Requirements:
Leaving out the pictures, retype the lines from the beginning of the listing through the line containing "dome_r = 2; // [1.8:0.1:2.2]".
## Start Data for this task
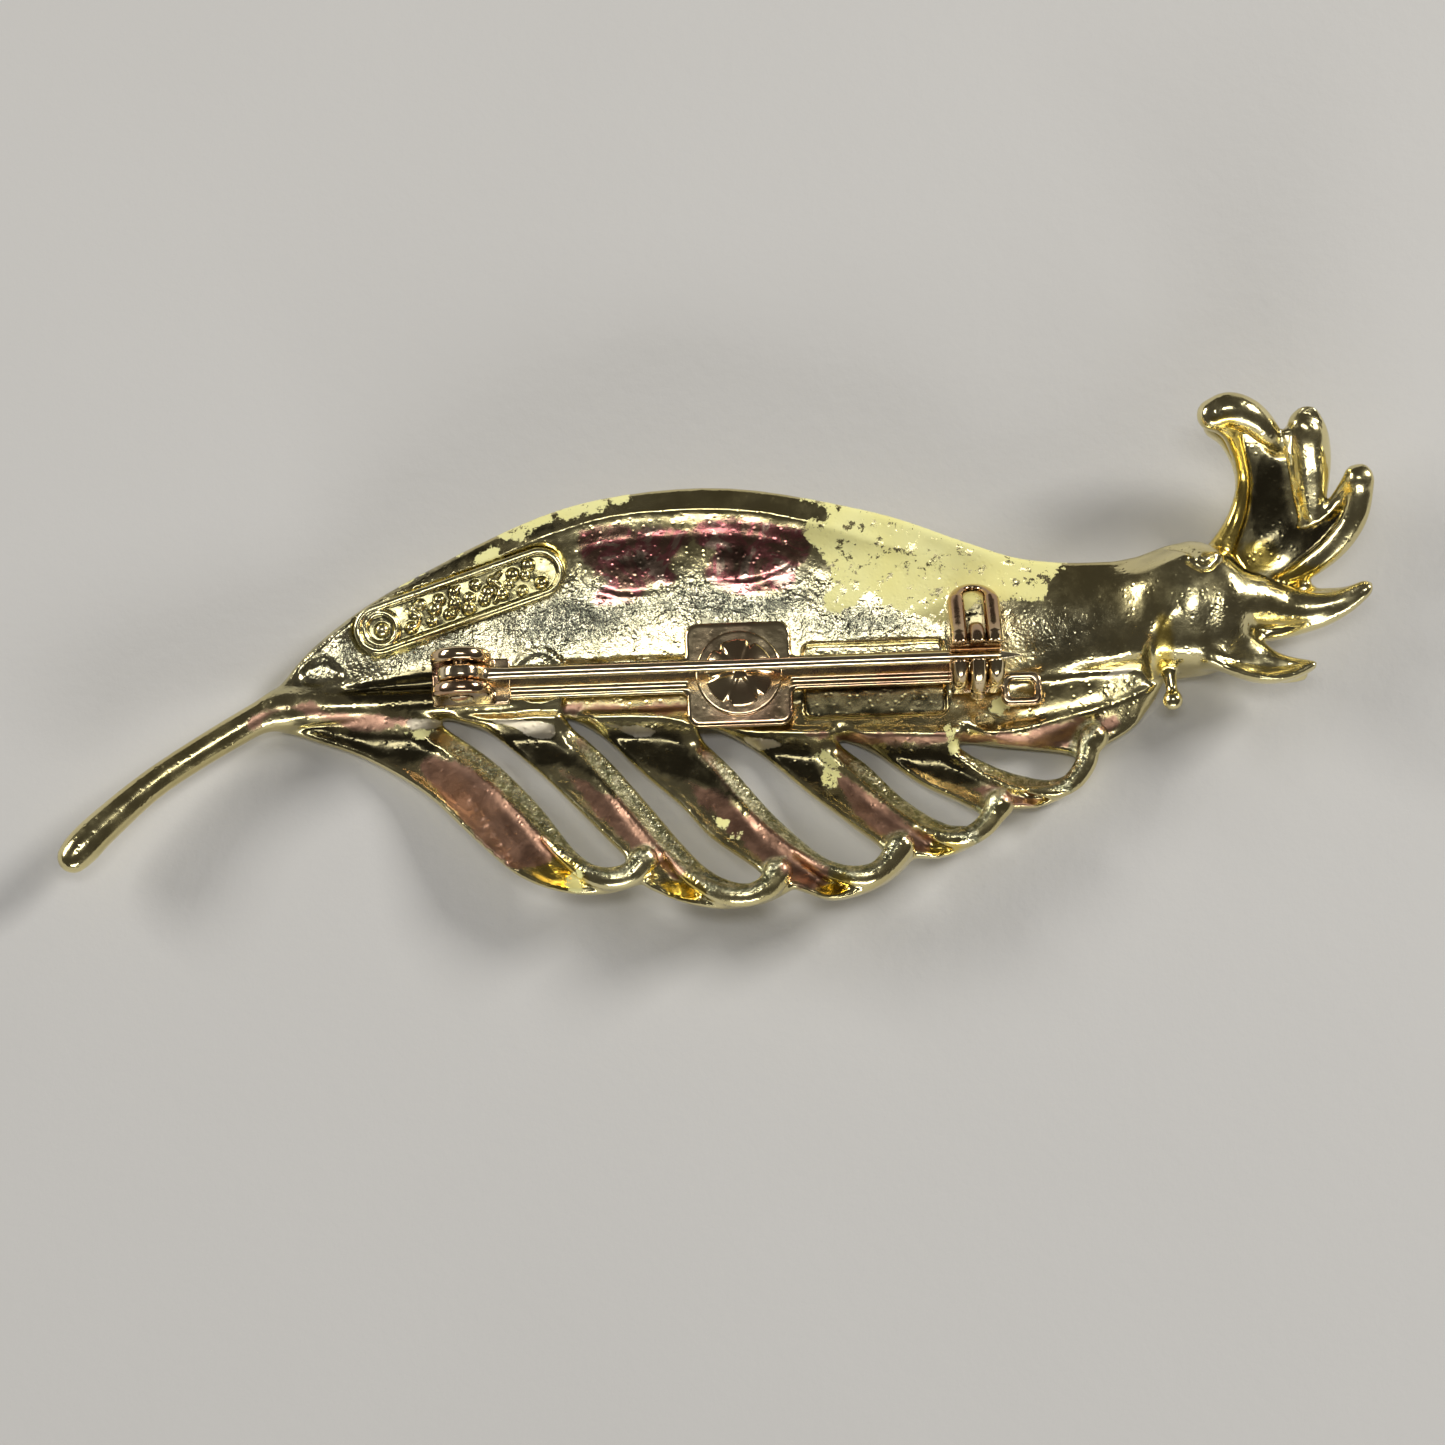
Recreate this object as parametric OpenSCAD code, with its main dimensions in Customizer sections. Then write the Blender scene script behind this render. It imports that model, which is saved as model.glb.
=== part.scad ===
// Cast feather brooch with a riveted bar pin-back and a safety catch.
// It lies on its front: +Z is the back of the brooch, +X runs from the quill to the crown.

/* [Feather] */
// Radius of the dished blade across its width
dish_r = 26; // [24:0.5:30]
// Thickness of the blade
blade_t = 1.9; // [1.6:0.1:2.2]
// How much of the rounded front is ground flat
front_flat = 0.35; // [0.2:0.05:0.5]
// Radius of the quill where it leaves the blade
quill_r = 0.85; // [0.7:0.05:1]

/* [Bar and rivet] */
// Angle of the pin-back to the feather's length
finding_turn = 2.1; // [0:0.1:4]
// Width of the bar
bar_w = 1.9; // [1.6:0.1:2.2]
// Thickness of the bar
bar_t = 0.55; // [0.45:0.05:0.6]
// Width of the square pad
pad_w = 5.9; // [5.5:0.1:6.2]
// Radius of the centre rivet's shank
rivet_r = 0.9; // [0.8:0.05:1]
// Radius of the centre rivet's domed head
dome_r = 2; // [1.8:0.1:2.2]

/* [Pin stem and hinge] */
// Radius of the pin wire
wire_r = 0.325; // [0.3:0.025:0.35]
// Height of the wire above the bar's top
wire_up = 2.35; // [2.3:0.05:2.6]
// Radius of the hinge rivet
hinge_r = 0.45; // [0.4:0.05:0.5]
// Radius of the two ears
ear_r = 1.7; // [1.6:0.05:1.8]

/* [Safety catch] */
// Radius of the catch's cheeks
cheek_r = 1.85; // [1.8:0.05:1.9]
// Width of the slots that the wire leaves by
mouth_w = 0.95; // [0.9:0.05:1]
// Radius of the lever's central ring
lever_r = 1.9; // [1.85:0.05:1.95]

/* [Hidden] */
$fn = 64;
far = 60;
run = 0.03;

// The blade is the space between two long cylinders whose axes lie along X.
dish_y = -1.5;
front_z = dish_r - front_flat;
back_z = front_z + blade_t;
function back_at(y) = back_z - sqrt(dish_r * dish_r - (y - dish_y) * (y - dish_y));

// The pin-back has its own axes: u along the bar, v across it, from the centre rivet.
middle = [0.09, -0.34];
rivet_at = [1.3, -1.1];
boss_r = 2.6;
bar_z = back_at(dish_y) + 0.45;
bar_top = bar_z + bar_t;
washer_t = 0.25;
washer_r = 2.4;
dome_h = 0.7;
wire_z = bar_top + wire_up;
hinge_u = -15.2;
catch_u = 13;
bar_from = hinge_u - 0.7;
bar_to = catch_u + 1.7;
tip_u = 15.5;
eye_r = 1.3;
eye_t = 0.86;
ear_gap = 1.1;
ear_t = 0.75;
base_t = 0.3;
shank_from = -12.9;
shank_to = 11.3;
slot_w = 1;
cheek_len = 0.95;
sleeve_r = 0.98;
sleeve_bore = 0.6;
lever_w = 0.84;
foot_reach = 4.6;
loop_at = [catch_u + 2.5, -1.5];
loop_t = 0.6;

// The signature tag leans with the dished back.
tag_at = [-14.2, 3.1];
tag_turn = 19.5;
tag_lean = 10;
tag_len = 9.4;
tag_w = 2.8;
tag_sunk = 0.3;

gold = "goldenrod";
pale = "khaki";
steel = "palegoldenrod";

// ---- curves ----

function spline(a, b, c, d, t) = 0.5 * (2 * b + (c - a) * t + (2 * a - 5 * b + 4 * c - d) * t * t
    + (3 * b - a - 3 * c + d) * t * t * t);

// A smooth run through hand-chosen points.
function curve(p, steps = 4) = [for (i = [0:len(p) - 2], j = [0:steps - 1])
    spline(p[max(i - 1, 0)], p[i], p[i + 1], p[min(i + 2, len(p) - 1)], j / steps), p[len(p) - 1]];

// A tapered rod from p to q.
module rod(p, q, r1, r2) {
    d = q - p;
    flat = norm([d[0], d[1]]);
    translate(p) rotate([0, atan2(flat, d[2]), atan2(d[1], d[0])]) cylinder(r1 = r1, r2 = r2, h = norm(d));
}

// Rods end to end, with slightly proud balls at the joints.
module rods(points, radii) {
    for (i = [0:len(points) - 2]) rod(points[i], points[i + 1], radii[i], radii[i + 1]);
    for (i = [1:len(points) - 1]) translate(points[i]) sphere(r = radii[i] * 1.04);
}

// ---- feather casting ----

upper_edge = [[-24.4, -1.9], [-22.4, 0.6], [-18.5, 3.6], [-12, 7], [-6.5, 8.8], [0.7, 9.4],
    [8.4, 8.2], [13.9, 6.4], [19, 4.9], [22, 4.9], [25, 5.8]];
neck_edge = [[26.5, 5.6], [27, 2], [25.6, -0.6], [24.7, -1.2]];
rib_edges = [
    [[24.6, -1.6], [23.4, -3.6], [21.4, -4.9]],
    [[20.9, -5.3], [20.3, -6.8], [19.2, -7.8], [17.7, -8.4]],
    [[16.2, -8.5], [15.2, -9.6], [13.9, -10.8], [12.2, -11.4]],
    [[10.9, -11.4], [9.6, -12.7], [8.1, -13.5], [6.4, -13.9], [5.1, -13.5]],
    [[4.3, -13.2], [2.6, -14.1], [0.4, -14.4], [-1.8, -14], [-3.6, -13.2]],
    [[-4, -12.9], [-6, -13.5], [-8.3, -13.4], [-10.8, -12.4], [-13.3, -10.2], [-16, -7.6],
        [-19.3, -5.6], [-22.4, -4.5], [-24.6, -3.8]]];
slots = [
    [[-15.2, -3.4], [-12.4, -5.5], [-9.8, -8.1], [-7.5, -11.1], [-6.1, -11.9], [-4.9, -11.5],
        [-6, -10.2], [-7.7, -8.4], [-9.6, -6.5], [-11.6, -4.8], [-13.1, -3.8]],
    [[-8.4, -3.2], [-6.3, -5.1], [-3.7, -8.1], [-1.6, -10.7], [0, -12.3], [1.6, -12.9], [2.5, -12.3],
        [-0.2, -10.2], [-1.9, -8.3], [-3.7, -6.7], [-6.3, -4.3]],
    [[-1, -3.9], [1.1, -6.2], [3.1, -8.6], [5.2, -10.7], [6.7, -11.7], [8.2, -11.8], [9.2, -11],
        [7.4, -9.4], [5.2, -7.6], [2.9, -5.6], [0.7, -4.2]],
    [[6.8, -4.5], [8.4, -5.8], [10.4, -7.8], [12.3, -9.1], [13.9, -9.5], [14.7, -8.9],
        [13.3, -8], [11.3, -7], [8.8, -5.2]],
    [[13.4, -4.7], [15.4, -5.9], [17.2, -6.5], [18.8, -6.7], [19.9, -6], [19.7, -5.3], [16.2, -4.9]]];
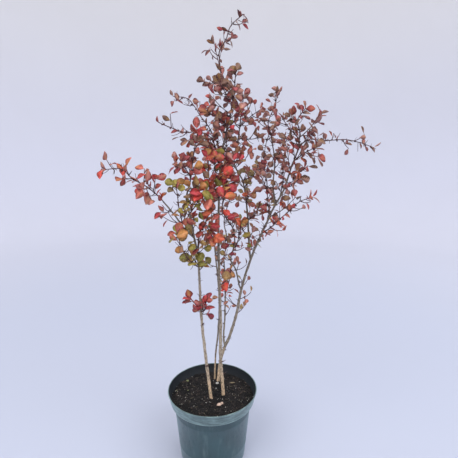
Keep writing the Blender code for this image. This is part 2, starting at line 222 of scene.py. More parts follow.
def end_recipe(graph, geometry, finish):
    """Realizes the instances and gives the result its material."""
    real = graph.add("GeometryNodeRealizeInstances", sockets={0: geometry})
    painted = graph.add("GeometryNodeSetMaterial", sockets={"Geometry": real, "Material": finish})
    graph.tree.links.new(painted.socket, graph.tree.nodes.new("NodeGroupOutput").inputs[0])


def attribute(graph, name, kind="FLOAT"):
    return graph.add("GeometryNodeInputNamedAttribute", {"data_type": kind}, {"Name": name})


# %% [markdown]
# Serving a recipe runs it once and keeps the result as a plain mesh, because an export drops live
# instances. A modifier's input is set by its socket's identifier, not by its name. A recipe that needs
# places rather than a surface gets a mesh of loose points, and each point's look is an attribute.


# %% Serving a recipe
def link(obj):
    scene.collection.objects.link(obj)
    return obj


def serve(name, graph, base, **values):
    """Runs a recipe on a mesh and keeps the result as a plain mesh object at the origin."""
    host = link(bpy.data.objects.new(f"{name}_host", base))
    modifier = host.modifiers.new("recipe", "NODES")
    modifier.node_group = graph.tree
    for item in graph.tree.interface.items_tree:
        if item.in_out == "INPUT" and item.name in values:
            modifier[item.identifier] = values[item.name]
    graph_now = bpy.context.evaluated_depsgraph_get()
    mesh = bpy.data.meshes.new_from_object(host.evaluated_get(graph_now))
    bpy.data.objects.remove(host)
    mesh.name = name
    mesh.calc_loop_triangles()
    print(name, len(mesh.loop_triangles), "triangles")
    return link(bpy.data.objects.new(name, mesh))


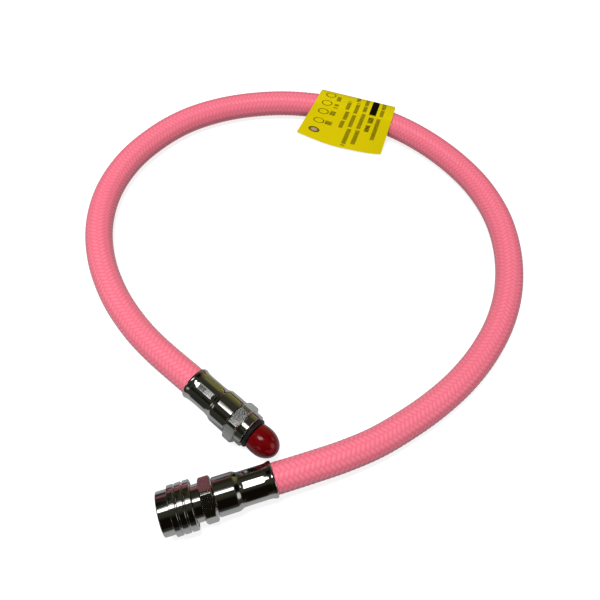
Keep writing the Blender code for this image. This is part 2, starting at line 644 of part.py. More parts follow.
def make_valve_pin(carrier):
    """One turned pin: tip, spring collar, stem and the head that closes the throat."""
    profile = (
        (from_mouth(PIN_TIP), 0.0), (from_mouth(PIN_TIP), PIN_RADIUS - EDGE_BREAK),
        (from_mouth(PIN_TIP + EDGE_BREAK), PIN_RADIUS), (from_mouth(PIN_COLLAR_START), PIN_RADIUS),
        (from_mouth(PIN_COLLAR_START), PIN_COLLAR_RADIUS), (from_mouth(PIN_COLLAR_END), PIN_COLLAR_RADIUS),
        (from_mouth(PIN_COLLAR_END), PIN_RADIUS), (from_mouth(PIN_HEAD_START), PIN_RADIUS),
        (from_mouth(PIN_HEAD_START), PIN_HEAD_RADIUS),
        (from_mouth(PIN_END - EDGE_BREAK), PIN_HEAD_RADIUS),
        (from_mouth(PIN_END), PIN_HEAD_RADIUS - EDGE_BREAK), (from_mouth(PIN_END), 0.0),
    )
    return place(turned("valve_pin", profile, SMALL_STEPS, closed=False), BRASS, carrier)


def make_valve_spring(carrier):
    radius = (PIN_RADIUS + CORE_ROOM_RADIUS) / 2
    start = from_mouth(CORE_ROOM_END) + CLEARANCE
    end = from_mouth(PIN_COLLAR_END) - CLEARANCE
    spring = coil("valve_spring", radius, VALVE_SPRING_WIRE, start, end, VALVE_SPRING_TURNS)
    return place(spring, STEEL, carrier)


def make_coupler():
    carrier = fitting_frame("coupler_end", coupler_axis())
    make_ferrule("coupler_ferrule", carrier)
    make_coupler_body(carrier)
    make_release_sleeve(carrier)
    make_snap_ring(carrier)
    make_sleeve_spring(carrier)
    make_flat_ring(
        "spring_washer", from_mouth(WASHER_END), from_mouth(WASHER_START),
        BODY_RADIUS + CLEARANCE, WASHER_RADIUS, STEEL, carrier)
    for index in range(BALL_COUNT):
        make_lock_ball(index, carrier)
    make_nipple_ring(carrier)
    make_valve_core(carrier)
    make_valve_pin(carrier)
    make_valve_spring(carrier)
    make_flat_ring(
        "valve_seal", from_mouth(SEAL_START + SEAL_THICKNESS), from_mouth(SEAL_START),
        PIN_RADIUS + CLEARANCE, SEAL_RADIUS, BLACK_RUBBER, carrier, SMALL_STEPS)
    return carrier


def make_adapter_stem(carrier):
    """One turned stem: bored spigot, O-ring seat, collar, hexagon and barbed tail."""
    outer = [
        (SPIGOT_END, SPIGOT_RADIUS - SPIGOT_CHAMFER), (SPIGOT_END - SPIGOT_CHAMFER, SPIGOT_RADIUS),
        (SPIGOT_START, SPIGOT_RADIUS), (SPIGOT_START, RELIEF_RADIUS),
        (SEAT_RECESS_FLOOR, RELIEF_RADIUS), (SEAT_RECESS_FLOOR, SEAT_LAND_RADIUS),
        (SEAT_FACE, SEAT_LAND_RADIUS), (SEAT_FACE, SEAT_COLLAR_RADIUS - SEAT_COLLAR_CHAMFER),
        (SEAT_FACE - SEAT_COLLAR_CHAMFER, SEAT_COLLAR_RADIUS), (HEX_END, SEAT_COLLAR_RADIUS),
    ]
    bore = [(SPIGOT_END, TAIL_BORE_RADIUS)]
    stem = place(turned("adapter_stem", outer + hexagon_profile() + tail_profile() + bore), CHROME, carrier)
    cut_hexagon(stem, carrier, math.pi / HEX_SIDE_COUNT)
    return stem


def dome(tip, widest, radius):
    """A quarter ellipse from the tip on the axis down to the widest ring."""
    points = []
    for index in range(DOME_STEPS + 1):
        angle = math.pi / 2 * index / DOME_STEPS
        points.append((widest + (tip - widest) * math.cos(angle), radius * math.sin(angle)))
    return points


def make_thread_cap(carrier):
    inner_radius = SPIGOT_RADIUS + CLEARANCE
    inner_tip = CAP_TIP - CAP_TIP_WALL
    outer = dome(CAP_TIP, CAP_WIDEST, CAP_RADIUS)
    outer += [(SPIGOT_START + CAP_SHOULDER, CAP_RADIUS), (SPIGOT_START + CAP_RIM_LENGTH, CAP_RIM_RADIUS)]
    outer += [(SPIGOT_START, CAP_RIM_RADIUS)]
    inner = [(SPIGOT_START, inner_radius)]
    inner += reversed(dome(inner_tip, CAP_WIDEST, inner_radius))
    return place(turned("thread_cap", outer + inner, closed=False), RED_CAP, carrier)


def make_adapter():
    carrier = fitting_frame("adapter_end", adapter_axis())
    make_ferrule("adapter_ferrule", carrier)
    make_adapter_stem(carrier)
    ring = torus("adapter_o_ring", O_RING_MEAN_RADIUS, O_RING_SECTION, O_RING_STEPS)
    place(ring, BLACK_RUBBER, carrier, (0.0, 0.0, O_RING_STATION))
    make_thread_cap(carrier)
    return carrier


def through(points, index, share):
    """A point of the smooth curve between two route points, by the Catmull-Rom rule."""
    before, start, end, after = points[index - 1:index + 3]
    bend = 2 * before - 5 * start + 4 * end - after
    twist = 3 * start - before - 3 * end + after
    return (2 * start + (end - before) * share + bend * share ** 2 + twist * share ** 3) / 2


def free_route():
    """The hose's centreline from one ferrule's mouth to the other, as close points of the curve."""
    adapter_mouth, adapter_along = adapter_axis()
    coupler_mouth, coupler_along = coupler_axis()
    points = [adapter_mouth + adapter_along * ROUTE_LEAD, adapter_mouth]
    points += [Vector(point) for point in HOSE_ROUTE]
    points += [coupler_mouth, coupler_mouth + coupler_along * ROUTE_LEAD]
    line = []
    for index in range(1, len(points) - 2):
        line += [through(points, index, step / ROUTE_STEPS) for step in range(ROUTE_STEPS)]
    return line + [points[-2]]


def at_distance(line, distance):
    """The point of a line at a distance from its start, and the line's direction there."""
    travelled = 0.0
    for start, end in zip(line, line[1:]):
        step = (end - start).length
        if travelled + step >= distance:
            break
        travelled += step
    along = (end - start).normalized()
    return start + along * (distance - travelled), along


def line_length(line):
    return sum((end - start).length for start, end in zip(line, line[1:]))


def hose_stations(end_reach):
    """Points of the hose's centre with its outer radius, from its end in one ferrule to the other."""
    line = free_route()
    length = line_length(line)
    count = round(length / HOSE_SPACING)
    free = [(at_distance(line, length * index / count)[0], HOSE_RADIUS) for index in range(1, count)]
    crimped = (
        (HOSE_END + end_reach, HOSE_CRIMPED_RADIUS), (FLARE_LENGTH, HOSE_CRIMPED_RADIUS),
        (FLARE_MOUTH_LENGTH, HOSE_RADIUS))
    ends = []
    for mouth, along in (adapter_axis(), coupler_axis()):
        ends.append([(mouth + along * station, radius) for station, radius in crimped])
    return ends[0] + free + ends[1][::-1]


def tube(name, stations):
    """A closed round tube through the points, each with its radius, as a mesh."""
    curve = bpy.data.curves.new(name, "CURVE")
    curve.dimensions = "3D"
    curve.bevel_depth = MM
    curve.bevel_resolution = 4
    curve.use_fill_caps = True
    line = curve.splines.new("POLY")
    line.points.add(len(stations) - 1)
    for point, (place_of_point, radius) in zip(line.points, stations):
        point.co = (*(place_of_point * MM), 1.0)
        point.radius = radius
    guide = bpy.data.objects.new(name + "_curve", curve)
    bpy.context.scene.collection.objects.link(guide)
    bpy.context.view_layer.update()
    evaluated = guide.evaluated_get(bpy.context.evaluated_depsgraph_get())
    mesh = bpy.data.meshes.new_from_object(evaluated)
    shape = bmesh.new()
    shape.from_mesh(mesh)
    bmesh.ops.remove_doubles(shape, verts=shape.verts, dist=MERGE_DISTANCE * MM)
    shape.to_mesh(mesh)
    shape.free()
    thing = bpy.data.objects.new(name, mesh)
    thing.matrix_world = guide.matrix_world
    bpy.data.objects.remove(guide, do_unlink=True)
    smooth_sides(mesh)
    return thing


def make_hose():
    """The hose with its bore, squeezed where the ferrules grip it."""
    hose = place(tube("hose", hose_stations(0.0)), PINK_BRAID)
    bore_stations = [(point, HOSE_BORE_RADIUS) for point, _ in hose_stations(HOLE_REACH)]
    cut(hose, place_cutter(tube("hose_bore", bore_stations), None))
    return hose


def tag_section():
    """The strip's section, from one free edge over and round the hose to the other, as (across,
    height) from the hose's centre. Across is positive towards the inside of the loop."""
    radius = HOSE_RADIUS + CLEARANCE + TAG_THICKNESS / 2
    leaf_step = TAG_THICKNESS + TAG_LEAF_GAP
    section = [(TAG_REACH, leaf_step - radius), (TAG_FLAT, radius)]
    for index in range(TAG_FOLD_STEPS + 1):
        angle = math.pi * index / TAG_FOLD_STEPS
        section.append((-radius * math.sin(angle), radius * math.cos(angle)))
    section.append((TAG_REACH, -radius))
    return section


def make_hose_tag():
    """A strip folded over the hose. Its upper leaf slopes down to the lower one, on the floor."""
    middle, along = at_distance(free_route(), TAG_ALONG_ROUTE)
    along.z = 0.0
    along.normalize()
    shape = bmesh.new()
    half = TAG_LENGTH / 2
    corners = [shape.verts.new((-half * MM, -n * MM, height * MM)) for n, height in tag_section()]
    edges = [shape.edges.new(pair) for pair in zip(corners, corners[1:])]
    drawn = bmesh.ops.extrude_edge_only(shape, edges=edges)
    moved = [part for part in drawn["geom"] if isinstance(part, bmesh.types.BMVert)]
    bmesh.ops.translate(shape, verts=moved, vec=(TAG_LENGTH * MM, 0.0, 0.0))
    bmesh.ops.recalc_face_normals(shape, faces=shape.faces)
    tag = place(mesh_object("hose_tag", shape), YELLOW_VINYL)
    axes = Matrix((along, UP.cross(along), UP)).transposed().to_4x4()
    tag.matrix_world = Matrix.Translation(middle * MM) @ axes
    wall = tag.modifiers.new("thickness", "SOLIDIFY")
    wall.thickness = TAG_THICKNESS * MM
    wall.offset = 0.0
    return tag


make_adapter()
make_coupler()
make_hose()
make_hose_tag()
bpy.context.view_layer.update()
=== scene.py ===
"""The looks of a braided low-pressure hose with a quick-release coupler and a capped screw fitting."""
import math

import bpy
import numpy as np
from mathutils import Matrix, Vector


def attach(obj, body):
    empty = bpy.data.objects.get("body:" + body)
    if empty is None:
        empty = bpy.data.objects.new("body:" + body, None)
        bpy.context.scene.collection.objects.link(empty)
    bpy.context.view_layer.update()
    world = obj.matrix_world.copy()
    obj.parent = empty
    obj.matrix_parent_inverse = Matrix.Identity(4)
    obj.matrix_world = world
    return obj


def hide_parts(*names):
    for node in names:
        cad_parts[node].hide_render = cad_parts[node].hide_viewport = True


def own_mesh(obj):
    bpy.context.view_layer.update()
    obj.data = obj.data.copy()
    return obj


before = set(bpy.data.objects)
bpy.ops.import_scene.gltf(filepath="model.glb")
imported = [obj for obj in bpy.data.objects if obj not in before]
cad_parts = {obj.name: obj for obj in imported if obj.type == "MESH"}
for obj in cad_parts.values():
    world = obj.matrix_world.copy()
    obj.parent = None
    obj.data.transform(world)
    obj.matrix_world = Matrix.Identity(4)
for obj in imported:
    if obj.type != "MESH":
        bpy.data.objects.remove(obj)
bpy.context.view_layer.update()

MM = 0.001
UP = Vector((0.0, 0.0, 1.0))
ROOT = "hose_assembly"

# Where the fittings lie, in millimetres: the middle of each ferrule's flared mouth and the way to
# the fitting's free end. A station is counted along that way.
COUPLER_MOUTH = Vector((16.68, -18.2, 8.35))
COUPLER_HEADING = 180.0
ADAPTER_MOUTH = Vector((-1.36, 23.33, 7.0))
ADAPTER_HEADING = -57.6
COUPLER_LENGTH = 38.6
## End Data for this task
The output:
Recreate this object as parametric OpenSCAD code, with its main dimensions in Customizer sections. Then write the Blender scene script behind this render. It imports that model, which is saved as model.glb.
=== part.scad ===
// Cast feather brooch with a riveted bar pin-back and a safety catch.
// It lies on its front: +Z is the back of the brooch, +X runs from the quill to the crown.

/* [Feather] */
// Radius of the dished blade across its width
dish_r = 26; // [24:0.5:30]
// Thickness of the blade
blade_t = 1.9; // [1.6:0.1:2.2]
// How much of the rounded front is ground flat
front_flat = 0.35; // [0.2:0.05:0.5]
// Radius of the quill where it leaves the blade
quill_r = 0.85; // [0.7:0.05:1]

/* [Bar and rivet] */
// Angle of the pin-back to the feather's length
finding_turn = 2.1; // [0:0.1:4]
// Width of the bar
bar_w = 1.9; // [1.6:0.1:2.2]
// Thickness of the bar
bar_t = 0.55; // [0.45:0.05:0.6]
// Width of the square pad
pad_w = 5.9; // [5.5:0.1:6.2]
// Radius of the centre rivet's shank
rivet_r = 0.9; // [0.8:0.05:1]
// Radius of the centre rivet's domed head
dome_r = 2; // [1.8:0.1:2.2]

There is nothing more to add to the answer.